How likely, how bad: risk assessment¶
Duration: 60 to 90 minutes
Materials: asset and vulnerability cards from previous exercises, a 2x2 or 3x3 grid drawn on a whiteboard or large paper, markers
The exercise¶
Assess each vulnerability-asset combination for likelihood and impact. The goal is a prioritised picture of where the organisation’s exposure is most serious.
This is where the political layer becomes most visible. Likelihood and impact ratings are not objective measurements. They are judgements made by people in a room, and those judgements are shaped by the political dynamics of the room: whose assessments carry more weight, who is reluctant to name a high-impact finding that would implicate their area, who has an interest in a risk being rated lower than it is because they would be responsible for addressing it.

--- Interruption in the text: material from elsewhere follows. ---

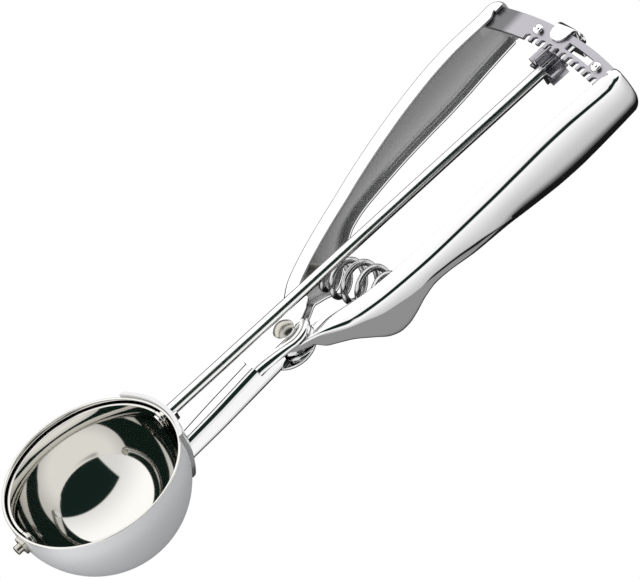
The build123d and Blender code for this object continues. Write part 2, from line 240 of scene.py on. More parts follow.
def steel(name, value, roughness, grain=0.0, dull=None):
    material = bpy.data.materials.new(name)
    material.use_nodes = True
    tree = material.node_tree
    Signal.tree = tree
    shader = tree.nodes["Principled BSDF"]
    shader.inputs["Metallic"].default_value = 1.0
    place = Signal.node("ShaderNodeTexCoord", output="Object")
    cloud = Signal.node(
        "ShaderNodeTexNoise",
        {"Vector": place, "Scale": 55.0, "Detail": 3.0, "Roughness": 0.55},
    )
    level = cloud.ramp(0.3, 0.7, roughness * 0.85, roughness * 1.2)
    shader.inputs["Base Color"].default_value = (*value, 1.0)
    if dull:
        mark = Signal.node("ShaderNodeAttribute", output="Fac", attribute_name="inside")
        level = level * (1.0 - mark) + mark * dull["roughness"]
        colour = Signal.node("ShaderNodeMix", {0: mark, 6: (*value, 1.0), 7: (*dull["value"], 1.0)},
                             output=2, data_type="RGBA")
        tree.links.new(colour.socket, shader.inputs["Base Color"])
        metal = 1.0 - mark * (1.0 - dull["metal"])
        tree.links.new(metal.socket, shader.inputs["Metallic"])
    tree.links.new(level.socket, shader.inputs["Roughness"])
    if grain > 0:
        fine = Signal.node(
            "ShaderNodeTexNoise",
            {"Vector": place, "Scale": 900.0, "Detail": 4.0, "Roughness": 0.6},
        )
        bump = Signal.node(
            "ShaderNodeBump", {"Strength": grain, "Distance": 0.00006, "Height": fine}
        )
        tree.links.new(bump.socket, shader.inputs["Normal"])
    return material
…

A facilitator who is not attending to these dynamics will produce a risk matrix that reflects the room’s political landscape as much as the organisation’s actual exposure. Naming this openly, without blame, is part of running the exercise well.
Step 1: Create the assessment grid (10 minutes)
Draw a grid with likelihood on one axis and impact on the other. A 3x3 grid (high/medium/low on each axis) is usually sufficient. The resulting risk levels:
Low impact |
Medium impact |
High impact |
|
|---|---|---|---|
High likelihood |
Medium |
High |
Critical |
Medium likelihood |
Low |
Medium |
High |
Low likelihood |
Low |
Low |
Medium |
Step 2: Define the scales concretely (15 minutes)
Generic definitions produce inconsistent ratings. Define likelihood and impact in terms specific to your organisation.
Likelihood: high means this could happen multiple times per year, requires limited effort or access, and is consistent with what comparable organisations have experienced. Medium means it could happen once per year and requires some effort or particular conditions. Low means it is unlikely in normal circumstances and requires significant effort or rare conditions.
Impact: high means service outage exceeding one day, significant financial loss, regulatory exposure, safety implications, or serious reputational damage. Medium means service degradation, moderate financial impact, customer complaints, and a meaningful recovery effort. Low means minor inconvenience with quick recovery and limited scope.
Adapt these to your context. The right definitions for a healthcare provider are different from those for a software company.
Step 3: Assess each risk (30 to 40 minutes)
For each vulnerability-asset combination, discuss likelihood and impact and place the card on the grid. Write the reasoning on the card: not just the rating but why the group placed it there. The reasoning is what makes the assessment credible and what allows it to be revisited intelligently later.
When the group disagrees on a rating, explore the disagreement rather than averaging. Disagreement often indicates either different information about the actual situation or different assumptions about what is realistic. Both are worth surfacing.
Step 4: Validate and draw the line (25 minutes)
Look at the completed grid. Do the critical and high ratings make sense collectively? Are there findings in the low category that feel underrated on reflection? Are any obvious risks missing?
Decide on the risk appetite line: which levels require action and which will be accepted or monitored. This is a decision with political content. Make it explicitly, with the people who have the authority to make it, rather than leaving it implicit.
What the exercise is testing¶
A group that rates everything as high risk is avoiding the discomfort of prioritisation. A group that rates everything as low risk is managing the discomfort of acknowledging serious exposure. Neither produces a useful output.
The rating conversation is also a test of whether the group’s models of likelihood are calibrated against reality. Likelihood ratings that consistently diverge from what is actually observed in the threat landscape and in comparable organisations are model failures. The facilitator can bring external reference points into the conversation: what is the actual frequency of this class of attack in your sector?